Отнюдь! Это крайне мучительное, истощающее до последней степени занятие. От таких сеансов я просто изнемогал, а после одного из них увидел на стене раззявившего пасть льва с заставки кинофирмы «Метро-Голдвин-Майер», за которым последовал боевик о Тарзане. Он помог мне расслабиться, успокоиться и уснуть.
Мозг человека способен и на многое другое. Так, будучи глубоко убежден в своей правоте, можешь навязать свое убеждение и другим. Без этого не объяснить некоторых исторических фактов. Как же иначе далеким от гармонии, абсурдным в личностном плане индивидуумам с кошмарно противоречивой, нелогичной и ненаучной мыслью удавалось заразить массовым психозом значительные группы человеческого общества?
Я имел возможность лично проверить эту способность мозга. Разумеется, масштаб моих свершений был невелик (трижды я отпускал по пощечине различным лицам), но полученный эффект подтверждает правильность моей мысли.
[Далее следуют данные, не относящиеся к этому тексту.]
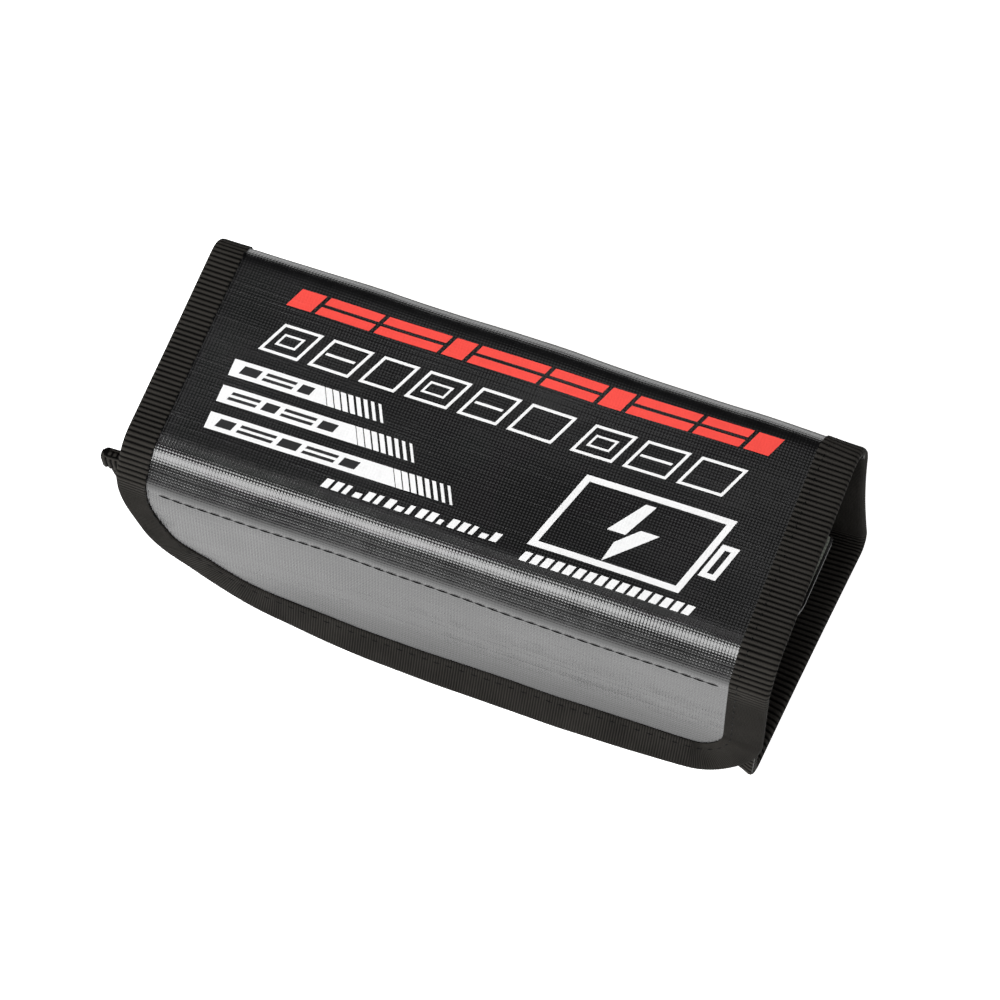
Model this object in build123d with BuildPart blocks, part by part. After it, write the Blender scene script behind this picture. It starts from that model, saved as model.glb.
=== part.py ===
"""A soft box bag of coated glass-fibre cloth for charging and storing battery packs.

Millimetres. +X runs along the bag, +Y points to the back, +Z points up. The origin is on the
underside of the bottom panel, midway between the ends and between the front and back walls.
The bag stands closed: the lid lies on top and its flap hangs in front of the front panel.
"""

import os
from math import atan, cos, degrees, radians, sin

from build123d import *

# Driving dimensions of the closed bag
length = 186.0  # over the binding tape of both ends
height = 60.0  # underside of the bottom panel to the top of the lid
front_face = -34.5  # outer face of the front panel
back_face = 37.5  # outer face of the back panel
flap_face = -38.5  # outer face of the flap where it leaves the fold
end_face = 82.0  # outer face of each end panel, recessed behind the seam flanges

# Cloth, tape and strips
cloth = 0.8  # outer coated cloth
lining = 0.6  # inner uncoated cloth
tape = 0.4  # one leaf of the folded binding tape
tape_width = 11.0  # a leaf from its folded edge to its selvedge
rim_tape_width = 5.5  # a leaf of the narrower tape on the front panel's top edge
strip = 1.0  # hook strip or loop strip, with its pile
wall = cloth + lining  # both cloths together
seam = wall + cloth  # both cloths and an end panel's flange

# Radii of the rolled edges, at the outer face
bottom_front_radius = 4.0
bottom_back_radius = 5.0
back_roll_radius = 10.0
front_fold_radius = 9.0

# Heights of the open edges
front_rim = 50.0
end_rim = 52.0

# The flap's drop in front of the front panel
flap_hem = 0.5  # height of the hem's lower edge
flap_end_lean = 1.0  # how far the hem stands forward at the ends
flap_bulge = 5.5  # how much further the hem stands forward in the middle
flap_corner_radius = 24.0
front_flange_flare = 6.0  # how far the left front flange spreads at its top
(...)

В одиночестве я сидел в ресторане клуба работников культуры. Кормились в этом ресторане преимущественно попутчики деятелей культуры, а не они сами. Посетителей было немного, и официант, при наличии хоть капли уважения, мог бы быстро меня обслужить. Он, однако, предпочел сосредоточить внимание на группе молодых культурных попутчиц, милых девушек, но чересчур дерзких и нахальных. Особенно он лебезил перед одной из них, выкрасившей под седину прядь, свисавшую ей на лоб. Я встречал иностранок с лиловыми, небесно-голубыми и темно-зелеными волосами. Должен признаться, мне это нравилось. Но белая прядь у этой молодой болгарки меня раздражала… В голове созрело решение: с воспитательной целью покарать официанта пощечиной. Когда он подошел к моему столику и принял заказ, я сказал: «Погоди минутку! Подойди-ка поближе!», после чего совсем несильно, но все же подчеркнутым жестом ударил его по щеке. Официант кротко на меня глянул, и на глаза ему набежали слезы. Обида серьезная, но он на нее никак не отреагировал. Вскоре меня стали мучить тяжелые угрызения совести. Я почувствовал себя ужасно виноватым. Хотел вернуться к официанту и попросить его в свою очередь нанести мне хоть две такие пощечины, но друзьям, оказавшимся поблизости (с большим, правда, трудом), удалось отговорить меня от этого намерения.
А вот я за другим столом — в обществе болгар и иностранцев. Присутствовал наш видный художник с международной известностью, лет на десять меня старше. Он говорил по-немецки с двумя дамами, а я, не понимая ни слова, слушал их беседу. То есть отдельные слова я схватывал, но был абсолютно убежден, что понимаю все. Эта убежденность объяснялась следующим: я ни минуты не сомневался, что раз человек чему-то учился (а в гимназии нам преподавали немецкий язык), кора его мозга так или иначе хранит полученную информацию, не позволяя забыть когда-то запомненное. В ходе разговора я уловил одно шутливое слово, решил, что оно обидно и относится именно ко мне, а потому взглянул художнику прямо в глаза.